* [DATASET EXCERPTS]
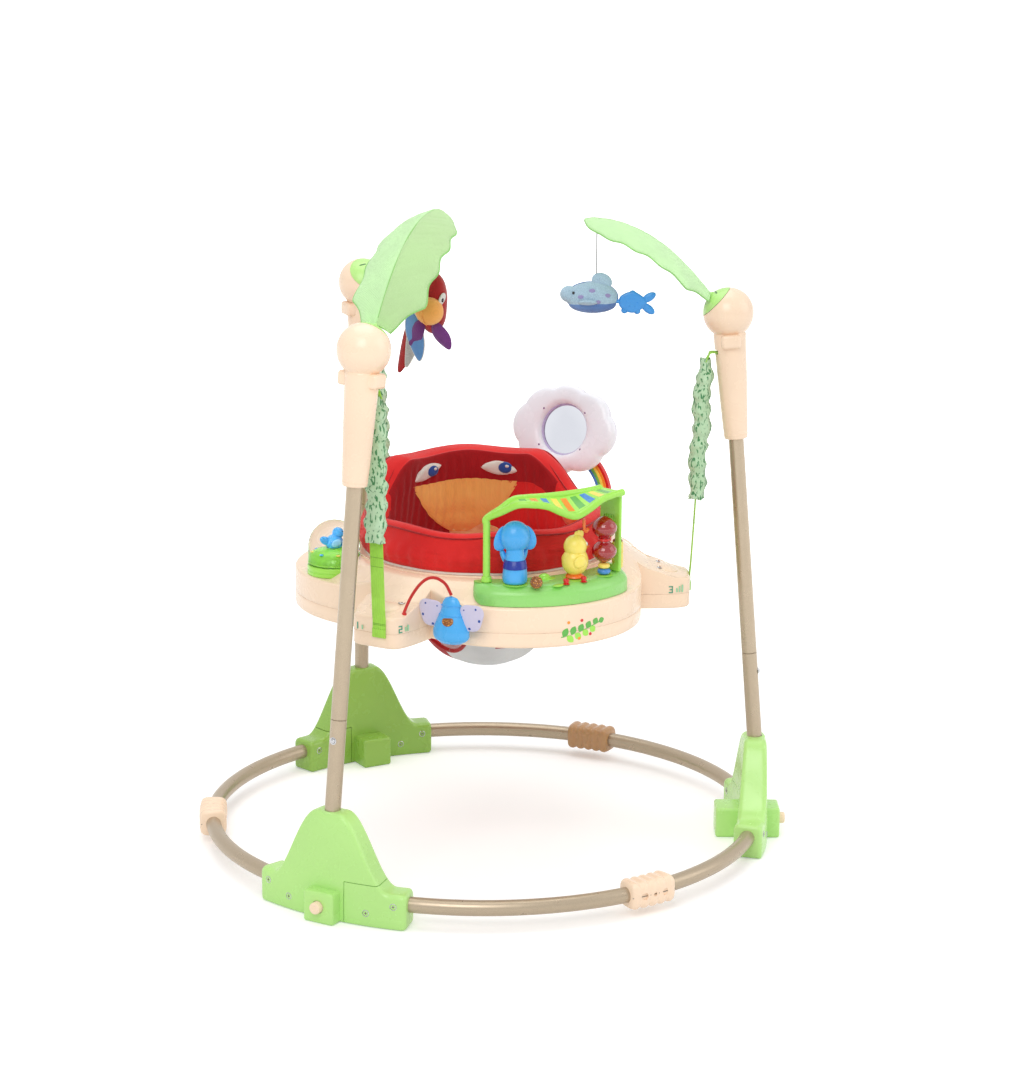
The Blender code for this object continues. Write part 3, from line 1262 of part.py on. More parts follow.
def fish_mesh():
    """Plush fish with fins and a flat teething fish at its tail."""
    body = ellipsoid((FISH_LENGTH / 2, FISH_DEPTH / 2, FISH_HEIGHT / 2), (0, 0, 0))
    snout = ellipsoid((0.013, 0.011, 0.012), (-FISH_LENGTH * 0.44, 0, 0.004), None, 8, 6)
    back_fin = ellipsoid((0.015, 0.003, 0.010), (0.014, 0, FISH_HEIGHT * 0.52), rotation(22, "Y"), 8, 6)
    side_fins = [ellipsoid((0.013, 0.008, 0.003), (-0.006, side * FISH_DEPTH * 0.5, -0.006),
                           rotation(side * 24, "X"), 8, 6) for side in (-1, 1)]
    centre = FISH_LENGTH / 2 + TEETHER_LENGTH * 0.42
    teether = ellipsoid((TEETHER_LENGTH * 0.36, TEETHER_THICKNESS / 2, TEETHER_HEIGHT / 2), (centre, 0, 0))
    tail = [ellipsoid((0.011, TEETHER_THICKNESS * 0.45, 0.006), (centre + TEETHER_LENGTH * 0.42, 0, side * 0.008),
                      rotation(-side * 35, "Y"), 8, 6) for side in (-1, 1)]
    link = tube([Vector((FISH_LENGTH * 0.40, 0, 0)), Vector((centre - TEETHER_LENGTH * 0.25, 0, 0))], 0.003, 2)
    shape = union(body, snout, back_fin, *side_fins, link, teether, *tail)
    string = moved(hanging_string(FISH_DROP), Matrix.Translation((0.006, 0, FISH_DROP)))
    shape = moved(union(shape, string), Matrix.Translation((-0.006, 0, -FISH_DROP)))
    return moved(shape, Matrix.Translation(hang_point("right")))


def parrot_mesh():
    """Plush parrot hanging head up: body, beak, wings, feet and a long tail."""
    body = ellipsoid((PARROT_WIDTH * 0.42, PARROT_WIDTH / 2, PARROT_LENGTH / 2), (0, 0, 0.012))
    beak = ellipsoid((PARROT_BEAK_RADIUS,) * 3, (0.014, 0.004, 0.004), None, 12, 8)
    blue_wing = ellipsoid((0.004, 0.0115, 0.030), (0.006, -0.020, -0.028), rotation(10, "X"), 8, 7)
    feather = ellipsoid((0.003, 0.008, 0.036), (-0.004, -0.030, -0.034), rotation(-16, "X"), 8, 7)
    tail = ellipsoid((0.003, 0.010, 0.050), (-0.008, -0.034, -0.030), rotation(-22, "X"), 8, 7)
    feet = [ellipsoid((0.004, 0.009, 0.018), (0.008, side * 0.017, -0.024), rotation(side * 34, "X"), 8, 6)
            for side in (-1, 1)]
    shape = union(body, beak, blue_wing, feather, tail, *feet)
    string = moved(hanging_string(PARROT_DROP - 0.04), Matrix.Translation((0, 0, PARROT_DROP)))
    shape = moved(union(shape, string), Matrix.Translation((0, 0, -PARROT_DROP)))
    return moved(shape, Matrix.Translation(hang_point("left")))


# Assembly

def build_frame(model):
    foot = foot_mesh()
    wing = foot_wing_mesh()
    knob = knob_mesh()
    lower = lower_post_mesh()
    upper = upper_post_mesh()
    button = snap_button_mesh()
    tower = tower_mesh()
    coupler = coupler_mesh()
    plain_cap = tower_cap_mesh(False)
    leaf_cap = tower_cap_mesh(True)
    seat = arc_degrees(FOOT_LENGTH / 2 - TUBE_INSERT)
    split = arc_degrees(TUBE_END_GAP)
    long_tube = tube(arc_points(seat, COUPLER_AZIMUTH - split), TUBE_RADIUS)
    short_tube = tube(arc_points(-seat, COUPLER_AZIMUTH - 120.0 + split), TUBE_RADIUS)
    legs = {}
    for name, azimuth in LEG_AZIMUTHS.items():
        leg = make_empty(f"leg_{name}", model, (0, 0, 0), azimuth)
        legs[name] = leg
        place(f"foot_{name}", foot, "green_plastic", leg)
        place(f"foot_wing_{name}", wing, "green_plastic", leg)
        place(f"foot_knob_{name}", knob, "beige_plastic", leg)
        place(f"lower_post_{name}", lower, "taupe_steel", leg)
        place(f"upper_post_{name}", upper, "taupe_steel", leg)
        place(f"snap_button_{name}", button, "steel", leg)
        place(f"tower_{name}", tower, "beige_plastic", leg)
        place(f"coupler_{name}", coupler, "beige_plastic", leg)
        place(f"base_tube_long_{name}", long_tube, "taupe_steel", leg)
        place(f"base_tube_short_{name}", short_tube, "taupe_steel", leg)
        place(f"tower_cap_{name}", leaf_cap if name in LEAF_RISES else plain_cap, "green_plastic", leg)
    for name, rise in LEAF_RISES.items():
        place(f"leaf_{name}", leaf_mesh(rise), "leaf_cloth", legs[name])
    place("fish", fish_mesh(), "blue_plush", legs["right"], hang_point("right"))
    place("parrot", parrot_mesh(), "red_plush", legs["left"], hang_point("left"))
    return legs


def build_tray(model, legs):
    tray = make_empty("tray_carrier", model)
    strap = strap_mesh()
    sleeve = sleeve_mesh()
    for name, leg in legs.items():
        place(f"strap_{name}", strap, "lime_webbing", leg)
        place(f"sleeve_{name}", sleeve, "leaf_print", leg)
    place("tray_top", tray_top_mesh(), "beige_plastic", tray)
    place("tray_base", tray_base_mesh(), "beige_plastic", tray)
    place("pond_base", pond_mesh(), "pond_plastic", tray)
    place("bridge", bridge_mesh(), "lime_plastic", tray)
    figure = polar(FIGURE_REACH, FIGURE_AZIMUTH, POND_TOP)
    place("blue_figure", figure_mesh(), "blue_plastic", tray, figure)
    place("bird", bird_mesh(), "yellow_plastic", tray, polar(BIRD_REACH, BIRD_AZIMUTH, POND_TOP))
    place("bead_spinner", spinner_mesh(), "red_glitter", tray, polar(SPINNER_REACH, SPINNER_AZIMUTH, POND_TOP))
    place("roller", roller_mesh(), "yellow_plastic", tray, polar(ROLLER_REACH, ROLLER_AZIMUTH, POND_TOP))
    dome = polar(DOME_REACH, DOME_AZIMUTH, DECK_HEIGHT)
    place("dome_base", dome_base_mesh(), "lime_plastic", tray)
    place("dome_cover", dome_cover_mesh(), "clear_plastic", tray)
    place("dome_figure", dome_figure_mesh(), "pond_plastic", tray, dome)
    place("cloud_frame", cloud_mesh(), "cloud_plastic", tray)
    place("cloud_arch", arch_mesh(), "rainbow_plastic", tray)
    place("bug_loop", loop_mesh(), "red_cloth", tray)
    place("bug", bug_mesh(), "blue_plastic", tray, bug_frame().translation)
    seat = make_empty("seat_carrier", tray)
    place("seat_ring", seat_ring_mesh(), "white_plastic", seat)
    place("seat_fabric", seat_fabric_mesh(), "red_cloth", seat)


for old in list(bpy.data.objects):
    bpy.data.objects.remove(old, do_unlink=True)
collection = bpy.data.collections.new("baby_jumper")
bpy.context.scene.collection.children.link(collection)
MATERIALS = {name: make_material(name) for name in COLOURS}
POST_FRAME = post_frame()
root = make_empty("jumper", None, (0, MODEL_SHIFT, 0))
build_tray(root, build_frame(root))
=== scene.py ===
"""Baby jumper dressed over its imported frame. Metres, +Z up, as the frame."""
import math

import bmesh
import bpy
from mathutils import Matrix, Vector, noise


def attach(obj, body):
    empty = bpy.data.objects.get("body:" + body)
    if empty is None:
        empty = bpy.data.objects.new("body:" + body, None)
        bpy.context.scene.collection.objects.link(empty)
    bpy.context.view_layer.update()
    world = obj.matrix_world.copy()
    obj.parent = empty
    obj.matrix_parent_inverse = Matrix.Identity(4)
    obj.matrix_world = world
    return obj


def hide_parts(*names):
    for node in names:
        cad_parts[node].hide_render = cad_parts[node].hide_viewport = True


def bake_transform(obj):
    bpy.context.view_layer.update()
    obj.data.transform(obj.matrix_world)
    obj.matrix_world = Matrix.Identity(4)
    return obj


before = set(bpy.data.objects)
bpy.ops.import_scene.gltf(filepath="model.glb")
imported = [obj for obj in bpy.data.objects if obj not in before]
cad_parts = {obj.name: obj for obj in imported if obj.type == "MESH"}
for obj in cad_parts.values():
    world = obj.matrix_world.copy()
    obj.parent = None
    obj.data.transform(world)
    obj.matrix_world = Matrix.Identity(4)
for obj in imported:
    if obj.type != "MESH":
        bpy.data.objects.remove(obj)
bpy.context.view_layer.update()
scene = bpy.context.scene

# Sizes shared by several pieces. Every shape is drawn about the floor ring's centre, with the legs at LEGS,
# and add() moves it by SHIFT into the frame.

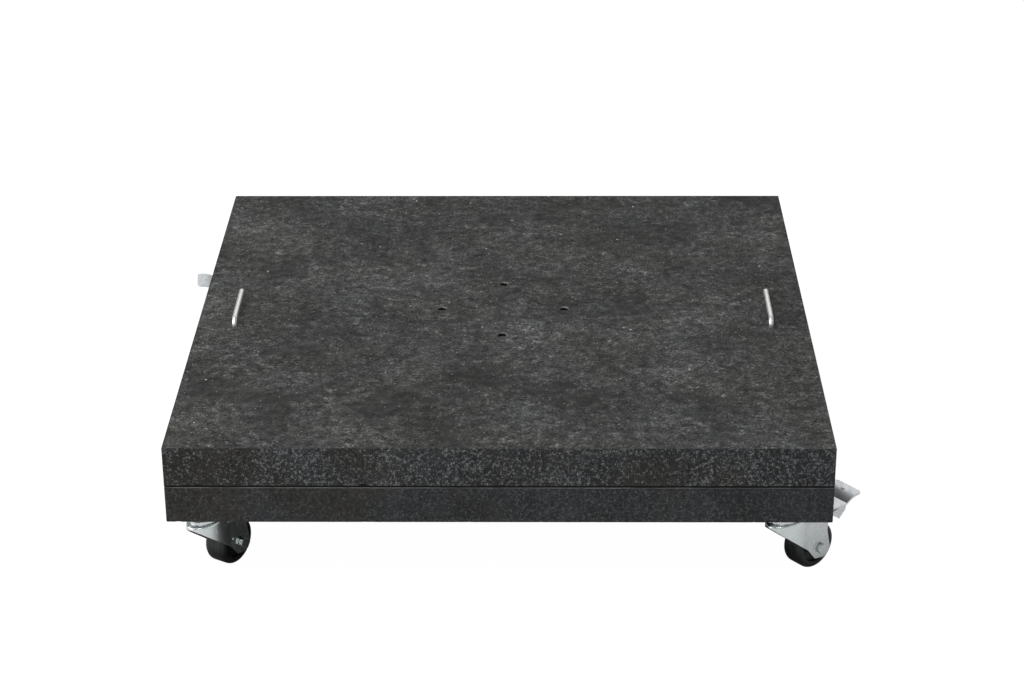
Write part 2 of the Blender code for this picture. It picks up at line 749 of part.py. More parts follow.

* [EXERCISE PROMPT]
Reproduce the lines exactly, taking as the first line the one with "polar(SPINNER_REACH, SPINNER_AZIMUTH, POND_TOP))" and as the last line the one with "before = set(bpy.data.objects)", and include nothing else.

* [WORKED SOLUTION]
    place("bead_spinner", spinner_mesh(), "red_glitter", tray, polar(SPINNER_REACH, SPINNER_AZIMUTH, POND_TOP))
    place("roller", roller_mesh(), "yellow_plastic", tray, polar(ROLLER_REACH, ROLLER_AZIMUTH, POND_TOP))
    dome = polar(DOME_REACH, DOME_AZIMUTH, DECK_HEIGHT)
    place("dome_base", dome_base_mesh(), "lime_plastic", tray)
    place("dome_cover", dome_cover_mesh(), "clear_plastic", tray)
    place("dome_figure", dome_figure_mesh(), "pond_plastic", tray, dome)
    place("cloud_frame", cloud_mesh(), "cloud_plastic", tray)
    place("cloud_arch", arch_mesh(), "rainbow_plastic", tray)
    place("bug_loop", loop_mesh(), "red_cloth", tray)
    place("bug", bug_mesh(), "blue_plastic", tray, bug_frame().translation)
    seat = make_empty("seat_carrier", tray)
    place("seat_ring", seat_ring_mesh(), "white_plastic", seat)
    place("seat_fabric", seat_fabric_mesh(), "red_cloth", seat)


for old in list(bpy.data.objects):
    bpy.data.objects.remove(old, do_unlink=True)
collection = bpy.data.collections.new("baby_jumper")
bpy.context.scene.collection.children.link(collection)
MATERIALS = {name: make_material(name) for name in COLOURS}
POST_FRAME = post_frame()
root = make_empty("jumper", None, (0, MODEL_SHIFT, 0))
build_tray(root, build_frame(root))
=== scene.py ===
"""Baby jumper dressed over its imported frame. Metres, +Z up, as the frame."""
import math

import bmesh
import bpy
from mathutils import Matrix, Vector, noise


def attach(obj, body):
    empty = bpy.data.objects.get("body:" + body)
    if empty is None:
        empty = bpy.data.objects.new("body:" + body, None)
        bpy.context.scene.collection.objects.link(empty)
    bpy.context.view_layer.update()
    world = obj.matrix_world.copy()
    obj.parent = empty
    obj.matrix_parent_inverse = Matrix.Identity(4)
    obj.matrix_world = world
    return obj


def hide_parts(*names):
    for node in names:
        cad_parts[node].hide_render = cad_parts[node].hide_viewport = True


def bake_transform(obj):
    bpy.context.view_layer.update()
    obj.data.transform(obj.matrix_world)
    obj.matrix_world = Matrix.Identity(4)
    return obj


before = set(bpy.data.objects)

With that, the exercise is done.